The two pieces on Friday’s program are not only the most frequently performed of Beethoven’s symphonies, they are the most often performed of anybody’s symphonies. The 1911 edition of the Encyclopedia Brittanica is still correct in declaring them “the best known and best loved type of classical music for most people.”

The praise for these two symphonies was not always unanimous. One early critic said of the Third, “It contains much to admire, but it is difficult to keep up such admiration for three-quarters of an hour.”

If Beethoven didn’t shorten it some way, the writer predicted, the symphony would soon be forgotten.

A Russian writer complained that a section of the Fifth Symphony contains such grating dissonances that it seem to produce “a sort of odious meowing that shatters even the least sensitive ear.”

(Those critics do have a way of hanging themselves.)

In spite of a few naysayers, Beethoven became an icon even in his own lifetime, Preu points out, and his fame has grown.

“Beethoven is a phenomenon who is popular with people of all kinds of backgrounds,” the conductor says, “the composer whom everyone can agree is cool.”

But there is a danger in that familiarity.

“We think we know this music too well,” Preu says. “Our challenge is to rediscover all the surprises, all the rough edges that are in this music and to recapture the powerful impression it made on the people who first heard it.”

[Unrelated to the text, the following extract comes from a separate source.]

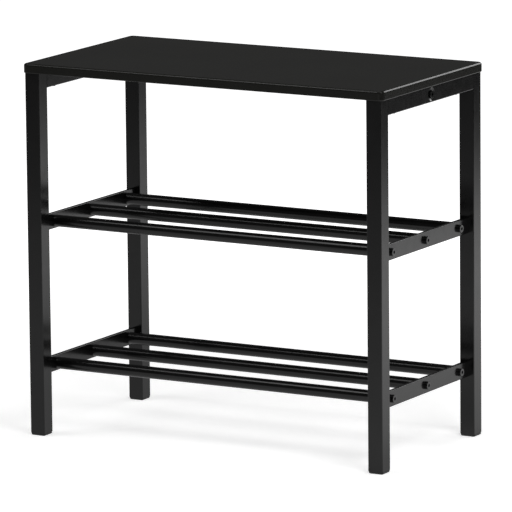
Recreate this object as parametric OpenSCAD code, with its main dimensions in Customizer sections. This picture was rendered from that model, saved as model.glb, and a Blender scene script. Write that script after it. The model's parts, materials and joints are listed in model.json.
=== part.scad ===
// Two-tier shoe rack with a seat board: square-tube side frames, joined by round shelf tubes.
// Origin at floor level in the middle of the footprint. +X right, +Y back, +Z up.

/* [Frame] */
// Width over the outer faces of the legs
frame_w = 500; // [400:10:900]
// Depth over the outer faces of the legs
frame_d = 260; // [240:5:340]
// Height from the floor to the underside of the seat board
frame_h = 458; // [400:1:560]
// Outer size of the square tube of the legs and top rails
tube_s = 20; // [20:1:30]
// Wall thickness of the square tube
tube_wall = 1.2; // [1:0.1:2]
// Outer corner radius of the square tube
tube_r = 1; // [0.8:0.1:2]

/* [Seat board] */
// Thickness of the seat board
board_t = 12; // [11:1:25]
// How far the board stands out past the legs at the left and right
board_overhang_x = 3; // [0:0.5:10]
// How far the board stands out past the legs at the front and back
board_overhang_y = 2; // [0:0.5:10]
// Radius of the board's corners, seen from above
board_corner_r = 7; // [4.5:0.5:12]
// Radius along the board's top edge
board_top_r = 3; // [1:0.5:4]
// Radius along the board's bottom edge
board_bottom_r = 1; // [0.5:0.1:1.5]

/* [Shelves] */
// Height of the lower shelf's tube centres above the floor
lower_shelf_z = 86; // [60:1:120]
// Height from the lower shelf to the upper shelf
shelf_spacing = 181; // [150:1:200]
// Distance between the tube centres of a shelf, front to back
shelf_pitch = 88; // [70:1:88]
// Outer diameter of the shelf tubes and the crossbar
bar_d = 15; // [14:0.5:18]
// Wall thickness of the shelf tubes and the crossbar
bar_wall = 1.2; // [1:0.1:1.5]
// Height of the flat shelf rails
rail_h = 20; // [18:1:25]
// Thickness of the flat shelf rails
rail_t = 5; // [3:0.5:6]
// How far the flat shelf rails' outer faces are set in from the legs' outer faces
rail_inset = 9; // [5:0.5:13]
// Radius along the edges of the flat shelf rails
rail_edge_r = 0.8; // [0.3:0.1:1.2]

/* [Screws] */
// Thread diameter of the low-head cap screws
bolt_d = 6; // [5:0.5:6]
// Head diameter of the low-head cap screws
bolt_head_d = 10; // [9.5:0.1:11]
// Head height of the low-head cap screws
bolt_head_h = 4; // [3:0.1:5]
// Radius along the top edge of the heads
bolt_edge_r = 0.5; // [0.2:0.1:0.8]
// Hexagon socket size across flats
bolt_socket = 4; // [3:0.5:4]
// Depth of the pressed dimples in the top rails that the crossbar screws sit in
dimple_depth = 2.3; // [0.5:0.1:2.5]
// Diameter of the dimples at the face of the top rails
dimple_d = 17; // [14:0.5:17.5]
// Distance of the board screws from the middle of the top rails
board_screw_y = 80; // [50:1:90]
// Diameter of the board screws
board_screw_d = 4; // [3.5:0.1:4.5]

/* [Feet] */
// Thickness of the foot caps below the tube ends
foot_h = 3; // [2.5:0.5:5]
// Radius of the foot caps' corners, seen from below
foot_corner_r = 2.5; // [2.3:0.1:4]
// Radius along the foot caps' bottom edge
foot_edge_r = 2; // [0.5:0.1:2.2]
// How far the foot caps reach up into the tubes
foot_plug_h = 14; // [10:1:20]

/* [Hidden] */
$fn = 64;
steel_black = [0.09, 0.09, 0.09];
board_black = [0.13, 0.13, 0.13];
plastic_black = [0.06, 0.06, 0.06];
screw_black = [0.12, 0.12, 0.12];
zinc = [0.62, 0.62, 0.64];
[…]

Friday’s symposium at Gonzaga will address “The Genius and Originality of Ludwig van Beethoven.” The panel of GU faculty and Spokane musicians will be led by William Meredith. Meredith has been director of the Ira F. Brilliant Beethoven Research Center at San Jose State University in California since its opening in 1985, and is the editor of The Beethoven Journal and author of more than 40 articles and papers on the composer.

“Beethoven’s deafness probably was the demon that plagued him into writing the Fifth Symphony,” Meredith says, “and it – like Beethoven’s Ninth Symphony – shows how we as human beings move through tragedy and despair to some kind of human triumph.

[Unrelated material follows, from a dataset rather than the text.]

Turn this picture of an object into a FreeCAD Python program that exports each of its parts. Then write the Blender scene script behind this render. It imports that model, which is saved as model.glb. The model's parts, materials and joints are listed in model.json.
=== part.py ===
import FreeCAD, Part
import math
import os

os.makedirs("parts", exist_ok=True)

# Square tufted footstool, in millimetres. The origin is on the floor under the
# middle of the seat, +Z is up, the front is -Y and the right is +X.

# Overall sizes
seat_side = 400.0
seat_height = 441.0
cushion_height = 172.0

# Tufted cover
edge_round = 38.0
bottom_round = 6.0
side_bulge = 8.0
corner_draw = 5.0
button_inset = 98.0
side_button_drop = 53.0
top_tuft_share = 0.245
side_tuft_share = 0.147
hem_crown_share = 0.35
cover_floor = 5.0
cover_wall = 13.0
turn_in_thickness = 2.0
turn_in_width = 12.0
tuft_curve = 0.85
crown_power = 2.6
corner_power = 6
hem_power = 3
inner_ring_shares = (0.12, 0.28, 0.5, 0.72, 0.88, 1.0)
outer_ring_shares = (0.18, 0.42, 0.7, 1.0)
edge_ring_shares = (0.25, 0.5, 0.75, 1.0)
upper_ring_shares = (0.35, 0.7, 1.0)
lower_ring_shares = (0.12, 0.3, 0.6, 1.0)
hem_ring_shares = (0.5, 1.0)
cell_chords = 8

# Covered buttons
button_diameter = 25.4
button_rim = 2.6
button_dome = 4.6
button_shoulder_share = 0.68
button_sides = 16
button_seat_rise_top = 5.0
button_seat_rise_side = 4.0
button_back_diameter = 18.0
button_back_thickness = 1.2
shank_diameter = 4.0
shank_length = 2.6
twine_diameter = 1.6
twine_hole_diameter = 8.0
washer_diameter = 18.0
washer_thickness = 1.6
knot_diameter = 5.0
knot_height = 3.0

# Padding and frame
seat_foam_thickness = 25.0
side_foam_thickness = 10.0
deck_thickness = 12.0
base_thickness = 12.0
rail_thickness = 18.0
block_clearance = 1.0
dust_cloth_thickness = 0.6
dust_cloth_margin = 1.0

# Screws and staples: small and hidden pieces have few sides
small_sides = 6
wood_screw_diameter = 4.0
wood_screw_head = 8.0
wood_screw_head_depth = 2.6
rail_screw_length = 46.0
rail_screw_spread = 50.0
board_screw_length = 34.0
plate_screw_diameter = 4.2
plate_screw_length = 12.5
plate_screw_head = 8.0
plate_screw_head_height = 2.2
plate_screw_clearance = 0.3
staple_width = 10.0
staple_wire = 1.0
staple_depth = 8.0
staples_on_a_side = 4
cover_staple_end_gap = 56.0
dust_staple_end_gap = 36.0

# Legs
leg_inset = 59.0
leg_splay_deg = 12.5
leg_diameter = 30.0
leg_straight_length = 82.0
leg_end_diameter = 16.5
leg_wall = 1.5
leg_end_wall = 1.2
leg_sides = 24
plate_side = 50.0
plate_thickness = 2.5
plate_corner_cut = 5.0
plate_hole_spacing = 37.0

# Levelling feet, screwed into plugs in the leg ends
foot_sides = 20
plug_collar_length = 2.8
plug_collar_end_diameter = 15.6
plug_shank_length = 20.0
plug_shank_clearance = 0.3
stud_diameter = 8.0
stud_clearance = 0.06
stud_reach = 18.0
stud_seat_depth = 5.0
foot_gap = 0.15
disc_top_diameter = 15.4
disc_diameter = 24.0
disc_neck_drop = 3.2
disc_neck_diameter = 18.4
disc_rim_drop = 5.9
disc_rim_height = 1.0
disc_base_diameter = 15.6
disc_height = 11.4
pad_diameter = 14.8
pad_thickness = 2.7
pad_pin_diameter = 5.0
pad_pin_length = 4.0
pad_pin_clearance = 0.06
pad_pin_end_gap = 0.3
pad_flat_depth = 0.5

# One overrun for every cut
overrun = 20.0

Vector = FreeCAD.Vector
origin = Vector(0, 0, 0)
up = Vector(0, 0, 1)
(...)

“And the ‘Eroica’ dazzles us with the vision of a creative hero who reshapes society.”

Preu and Verne Windham of KPBX-FM will discuss Beethoven’s music in Classical Chats, the symphony’s pre-performance conversation, today at 12:15 p.m. in the council chambers at City Hall. The 30-minute program will be televised on City Channel 5.

Members of the Gonzaga symposium panel also will discuss the music on Friday’s concert as a part of the Gladys Brooks Pre-Concert Talks series in the Opera House auditorium that night at 7.

The popularity of these two favorite Beethoven symphonies is leading to the possibility of a sold-out house, according to Annie Matlow, the symphony’s marketing director.

“But we still want to encourage people to call us or come by our ticket office,” Matlow adds. “We still have some tickets available, and we often have returns and donated tickets, even at the last minute.”

The concert will be repeated at North Idaho College in Coeur d’Alene on Nov. 18.